I would hate to think that some sort of deal has been negotiated, outside the scrutiny of Parliament, in which an agreement has been reached and the allocation of the pie already settled, and that all we are doing now is arguing over what we might get more of through the repatriation of quota currently used by foreign vessels. If that is all we are doing, we have missed a massive opportunity. We must start from the basis of making fishing more sustainable across the piece. That requires us to have conversations with the devolved nations about whether the effort is correct at the moment, or whether there needs to be a redistribution.

I note the other amendments in the group on redistribution to the under-10-metre fleets and on allowing new entrants. Those are hugely important measures, but if all we are doing is squabbling about the imagined repatriation of some small extra quota, we are missing the opportunity to look again at whether we are distributing in the right way what is essentially a public asset.

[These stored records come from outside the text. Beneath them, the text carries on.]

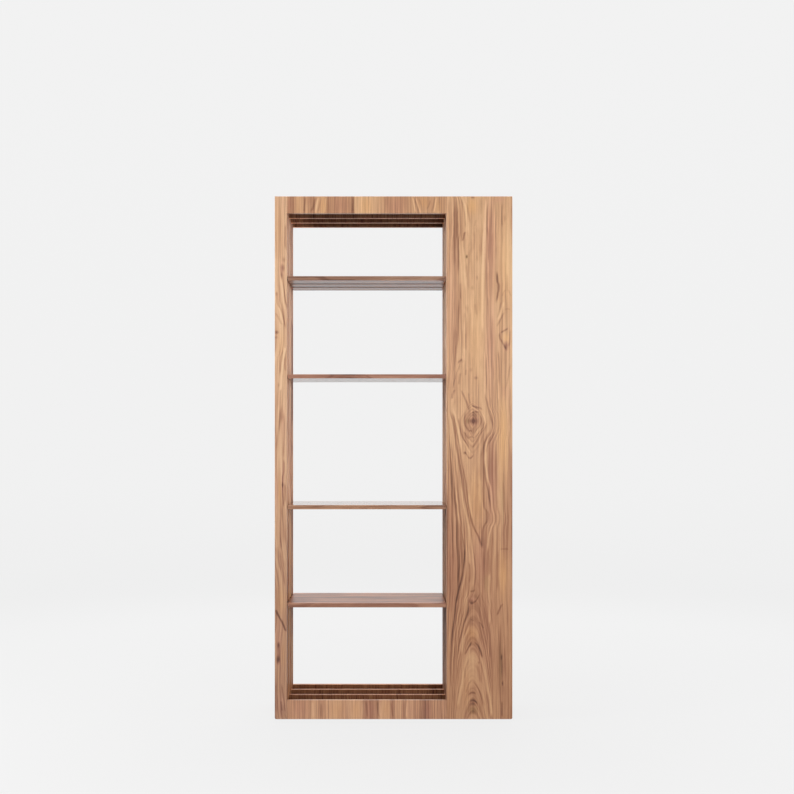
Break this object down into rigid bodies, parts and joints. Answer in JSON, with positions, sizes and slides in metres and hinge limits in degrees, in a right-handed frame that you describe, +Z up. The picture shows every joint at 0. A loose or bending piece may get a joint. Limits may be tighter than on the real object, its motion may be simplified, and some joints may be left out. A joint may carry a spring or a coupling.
{
  "type": "bookcase",
  "caption": "Tall open-backed walnut bookcase: a window through flat frames set one behind the other, a wide panel on the right, and loose shelves on pins at adjustable heights.",
  "frame": {"origin": "on the floor, at the middle of the case's footprint", "axes": "+Z up, +X to the right seen from the front, front faces -Y"},
  "size_m": [0.908, 0.33, 2],
  "materials": {
    "walnut_front": "satin lacquered walnut veneer, grain upright",
    "walnut_rib": "satin lacquered walnut veneer, grain upright",
    "walnut_case": "satin lacquered walnut veneer",
    "walnut_shelf": "satin lacquered walnut veneer, grain from side to side",
    "steel_pin": "turned steel, satin",
    "beech_dowel": "raw fluted beech",
    "nylon_glide": "matte nylon"
  },
  "bodies": {
    "case": {"front_left_stile": "walnut_front", "front_right_panel": "walnut_front", "front_top_rail": "walnut_front", "front_bottom_rail": "walnut_front", "front_frame_dowels": "beech_dowel", "front_rib_left_stile": "walnut_rib", "front_rib_right_panel": "walnut_rib", "front_rib_top_rail": "walnut_rib", "front_rib_bottom_rail": "walnut_rib", "front_rib_frame_dowels": "beech_dowel", "rear_rib_left_stile": "walnut_rib", "rear_rib_right_panel": "walnut_rib", "rear_rib_top_rail": "walnut_rib", "rear_rib_bottom_rail": "walnut_rib", "rear_rib_frame_dowels": "beech_dowel", "back_left_stile": "walnut_front", "back_right_panel": "walnut_front", "back_top_rail": "walnut_front", "back_bottom_rail": "walnut_front", "back_frame_dowels": "beech_dowel", "left_side_board": "walnut_case", "right_side_board": "walnut_case", "top_board": "walnut_case", "bottom_board": "walnut_case", "case_corner_dowels": "beech_dowel", "front_face_dowels": "beech_dowel", "back_face_dowels": "beech_dowel", "glides": "nylon_glide"},
    "shelf_1": {"shelf_1": "walnut_shelf"},
    "shelf_1_left_pins": {"shelf_1_left_pins": "steel_pin"},
    "shelf_1_right_pins": {"shelf_1_right_pins": "steel_pin"},
    "shelf_2": {"shelf_2": "walnut_shelf"},
    "shelf_2_left_pins": {"shelf_2_left_pins": "steel_pin"},
    "shelf_2_right_pins": {"shelf_2_right_pins": "steel_pin"},
    "shelf_3": {"shelf_3": "walnut_shelf"},
    "shelf_3_left_pins": {"shelf_3_left_pins": "steel_pin"},
    "shelf_3_right_pins": {"shelf_3_right_pins": "steel_pin"},
    "shelf_4": {"shelf_4": "walnut_shelf"},
    "shelf_4_left_pins": {"shelf_4_left_pins": "steel_pin"},
    "shelf_4_right_pins": {"shelf_4_right_pins": "steel_pin"}
  },
  "joints": [
    {"name": "shelf_1_lift", "type": "slide", "parent": "case", "child": "shelf_1", "axis": [0, 0, 1], "range_m": [0, 0.225]},
    {"name": "shelf_1_left_pins_pull", "type": "slide", "parent": "case", "child": "shelf_1_left_pins", "axis": [1, 0, 0], "range_m": [0, 0.01]},
    {"name": "shelf_1_right_pins_pull", "type": "slide", "parent": "case", "child": "shelf_1_right_pins", "axis": [-1, 0, 0], "range_m": [0, 0.01]},
    {"name": "shelf_2_lift", "type": "slide", "parent": "case", "child": "shelf_2", "axis": [0, 0, 1], "range_m": [0, 0.35]},
    {"name": "shelf_2_left_pins_pull", "type": "slide", "parent": "case", "child": "shelf_2_left_pins", "axis": [1, 0, 0], "range_m": [0, 0.01]},
    {"name": "shelf_2_right_pins_pull", "type": "slide", "parent": "case", "child": "shelf_2_right_pins", "axis": [-1, 0, 0], "range_m": [0, 0.01]},
    {"name": "shelf_3_lift", "type": "slide", "parent": "case", "child": "shelf_3", "axis": [0, 0, 1], "range_m": [0, 0.475]},
    {"name": "shelf_3_left_pins_pull", "type": "slide", "parent": "case", "child": "shelf_3_left_pins", "axis": [1, 0, 0], "range_m": [0, 0.01]},
    {"name": "shelf_3_right_pins_pull", "type": "slide", "parent": "case", "child": "shelf_3_right_pins", "axis": [-1, 0, 0], "range_m": [0, 0.01]},
    {"name": "shelf_4_lift", "type": "slide", "parent": "case", "child": "shelf_4", "axis": [0, 0, 1], "range_m": [0, 0.35]},
    {"name": "shelf_4_left_pins_pull", "type": "slide", "parent": "case", "child": "shelf_4_left_pins", "axis": [1, 0, 0], "range_m": [0, 0.01]},
    {"name": "shelf_4_right_pins_pull", "type": "slide", "parent": "case", "child": "shelf_4_right_pins", "axis": [-1, 0, 0], "range_m": [0, 0.01]}
  ]
}
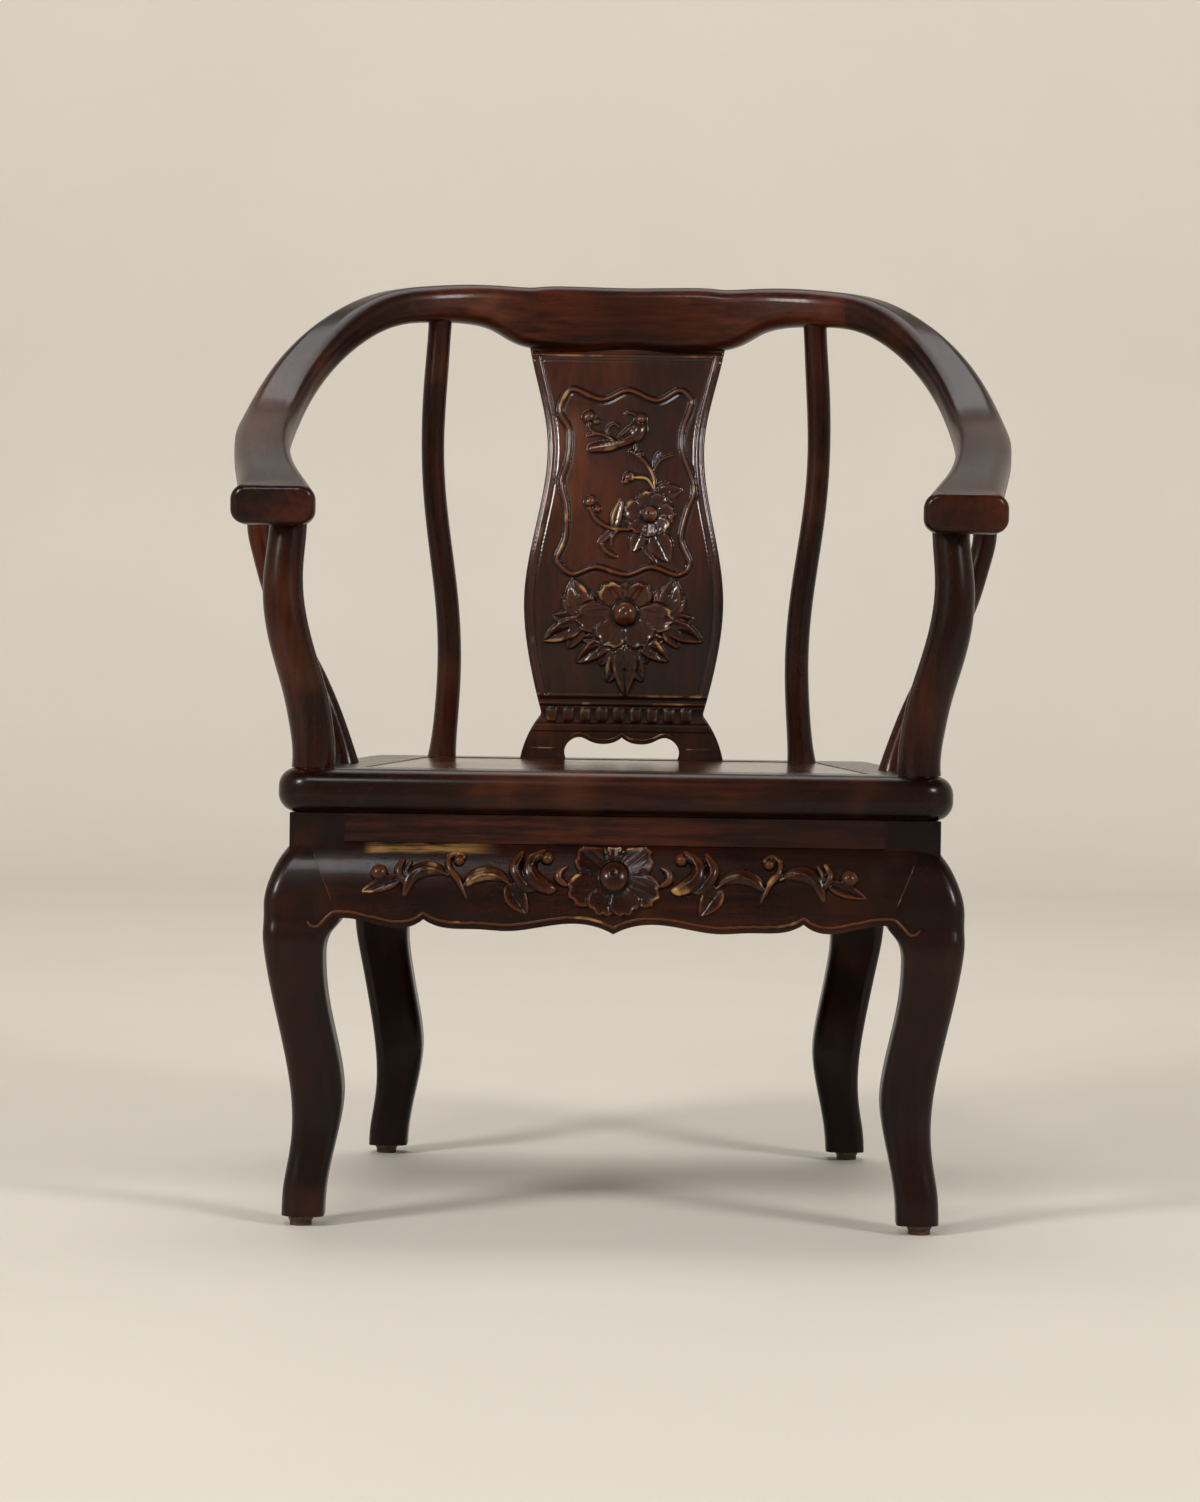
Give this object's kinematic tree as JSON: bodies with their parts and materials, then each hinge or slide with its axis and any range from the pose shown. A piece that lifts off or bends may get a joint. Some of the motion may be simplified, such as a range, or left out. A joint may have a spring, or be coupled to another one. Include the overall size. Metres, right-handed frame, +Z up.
{
  "type": "horseshoe back armchair",
  "caption": "Low Chinese style rosewood armchair with a horseshoe rail, carved splat and aprons, floating seat panel and cabriole legs.",
  "frame": {"origin": "on the floor, under the middle of the chair's bounding box", "axes": "+Z up, the front of the chair faces -Y, +X is to the right as seen from the front"},
  "size_m": [0.6442, 0.495, 0.776],
  "materials": {
    "rosewood": "dark red-brown lacquer, glossy",
    "carved_rosewood": "carved dark red-brown wood, lacquered, tan where the high edges are rubbed",
    "polished_panel": "very glossy lacquer",
    "glide_steel": "dark plated steel",
    "glide_pad": "tan plastic, scuffed"
  },
  "bodies": {
    "root": {"back_apron": "carved_rosewood", "back_left_leg": "rosewood", "back_right_leg": "rosewood", "back_seat_rail": "rosewood", "back_splat": "carved_rosewood", "back_waist": "rosewood", "crest_rail": "rosewood", "front_apron": "carved_rosewood", "front_left_leg": "rosewood", "front_right_leg": "rosewood", "front_seat_rail": "rosewood", "front_waist": "rosewood", "glide_cups": "glide_steel", "glide_pads": "glide_pad", "left_apron": "carved_rosewood", "left_arm_rail": "rosewood", "left_back_post": "rosewood", "left_front_post": "rosewood", "left_seat_rail": "rosewood", "left_side_post": "rosewood", "left_waist": "rosewood", "right_apron": "carved_rosewood", "right_arm_rail": "rosewood", "right_back_post": "rosewood", "right_front_post": "rosewood", "right_seat_rail": "rosewood", "right_side_post": "rosewood", "right_waist": "rosewood", "scarf_pins": "rosewood", "seat_batten": "rosewood", "seat_panel": "polished_panel"}
  },
  "joints": []
}
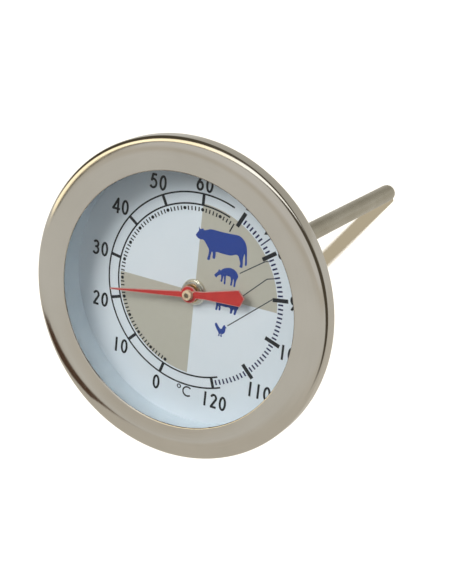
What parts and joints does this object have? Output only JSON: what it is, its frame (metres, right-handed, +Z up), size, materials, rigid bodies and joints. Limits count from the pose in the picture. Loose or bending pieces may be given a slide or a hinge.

I apologise for getting rather out of breath, but I am very passionate about this. I will allow other noble Lords to come in on these issues, but I will say this. As the noble Baroness, Lady Jones, noted, this is complex, and as we get into the details it gets ever more complex. But Clause 25 as drafted does not help us and does not offer clarity. We need to link the objectives set out at the start of the Bill with the mechanics of the Bill in a much more rigorous way. We need the ability to question and review, and to come forward with a transition—no one is saying that there will be a revolution overnight. We cannot tie our hands legally by accidentally continuing the status quo: that must be our guiding principle as we scrutinise this legislation. I am delighted to take part in this debate.